The only thing Dean Roberts should do, say many of those people, is apologise and beg forgiveness from the numerous artists and employees that he bullied, abused and screwed over - and that once he has done this, he should liquidate his company and use whatever money is left to pay his debts. 

One former employee familiar with the current situation said that if 3tone was allowed to “trade its way out” then “all that would happen is they’d have more time to bury - or continue - what they are really doing, which includes defrauding artists and staff alike. I have no faith that they would honour their commitments to artists or settle any debts”.

Another former employee said that Dean Roberts has “managed to evade ACAS, my high court ruling and now my high court-assigned bailiffs, which in turn I will likely be charged for. I understand random pockets of money are being returned to clients, but I do fear that this is part of a larger ‘get back on track’ case. I’ve no doubt Dean’s main priority right now is to repair his image. I can’t see any reason as to why he’d keep the company going and it wouldn't surprise me if he’s attempting to twist the narrative to try and make himself a victim in all of this. He has old industry friends in strange places”.

Another former 3tone employee recently contacted CMU to say that, after raising an ACAS claim for unpaid salary, 3tone “totally ignored it”, before going on to say “turns out they had reported paying me up until October despite not having been paid since January, so when I finally got some new work, HMRC went hard on me. So now I’m having to deal with the fact that HMRC are telling me I owe them money on earnings I never received. It seems they reported my earnings but didn’t pay the employer contributions. It’s the long shadow of Dean ruining lives”.

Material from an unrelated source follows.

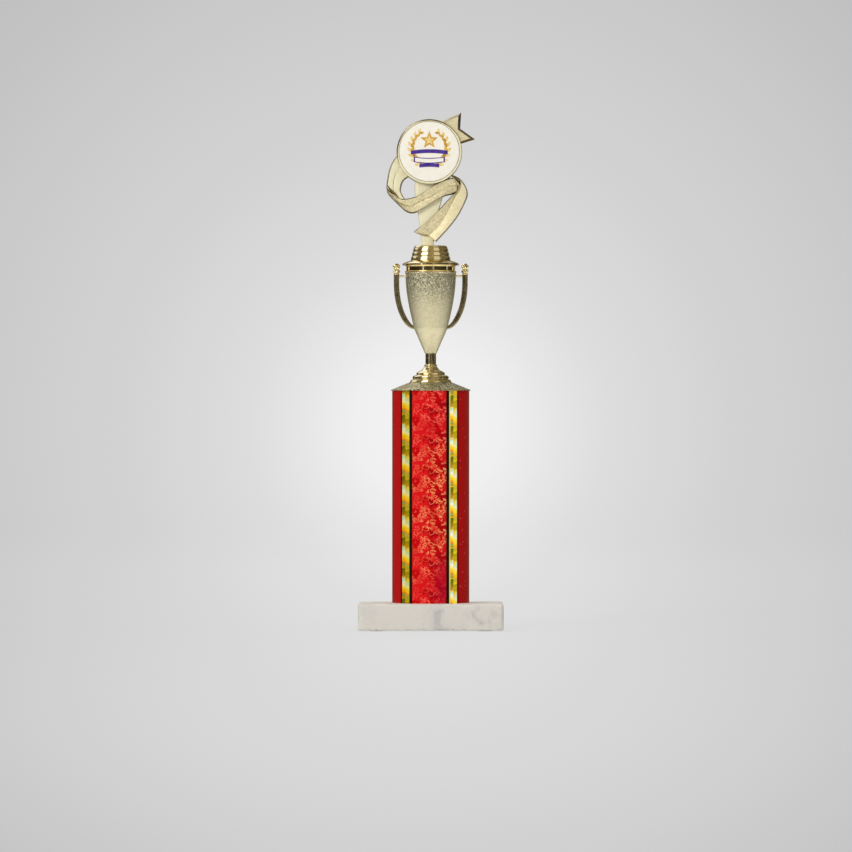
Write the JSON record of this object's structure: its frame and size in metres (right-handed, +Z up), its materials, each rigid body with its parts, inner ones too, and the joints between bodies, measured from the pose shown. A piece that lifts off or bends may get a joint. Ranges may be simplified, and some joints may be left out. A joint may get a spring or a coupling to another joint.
{
  "type": "column trophy",
  "caption": "Column trophy: stone slab, film-wrapped round column, two-handled cup and a ribbon and star figure holding a round insert.",
  "frame": {"origin": "centre of the base's underside, where it rests", "axes": "+Z up along the column, -Y towards the front of the insert and the figure, +X to the viewer's right"},
  "size_m": [0.123, 0.083, 0.4387],
  "materials": {
    "marble": "honed faces with rough sawn and chipped edges",
    "felt": "pale felt",
    "zinc_steel": "zinc plated",
    "black_plastic": "moulded",
    "tube_board": "plain extruded",
    "column_film": "glossy patterned foil film",
    "satin_gold": "metallised, fine textured",
    "bright_gold": "metallised, polished",
    "grained_gold": "metallised, pebble grained",
    "figure_gold": "metallised, satin faces and polished edges",
    "printed_disc": "printed film"
  },
  "bodies": {
    "root": {"marble_base": "marble", "base_pads": "felt", "base_washer": "zinc_steel", "base_nut": "zinc_steel", "tie_rod": "zinc_steel", "column_plug": "black_plastic", "column_tube": "tube_board", "column_wrap": "column_film", "column_lid": "satin_gold", "lid_washer": "zinc_steel", "lid_nut": "zinc_steel", "riser_foot": "bright_gold", "cup_body": "grained_gold", "cup_rim": "bright_gold", "handle_left": "bright_gold", "handle_right": "bright_gold", "figure_base": "bright_gold", "figure_nut": "zinc_steel", "award_figure": "figure_gold", "insert_disc": "printed_disc"}
  },
  "joints": []
}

This was confirmed by another former employee who said, “the heartless bastard has filed some kind of payslip/tax thing meaning one of the guys can’t receive Universal Credit. This will also have some pretty shitty tax implications on those of us working multiple jobs to get out of debt. Absolutely fuming about it”.

AIM’s response in full: 

AIM has been horrified by the reports of the situation at 3tone. We are following up on a number of points provided by CMU in the interests of supporting members of the independent music community caught up in this situation and also to work with our distribution members on creating guidance and clarity on best practice for labels and artists. We feel enormous sympathy for anyone left in a bad position and have been assisting and supporting Yasin El Ashrafi and a few others who have come forward to AIM over the past several months. AIM remains available to provide best practice advice to suppliers if they require it. Anyone from the independent music community who is still seeking support can continue to contact AIM on [email protected].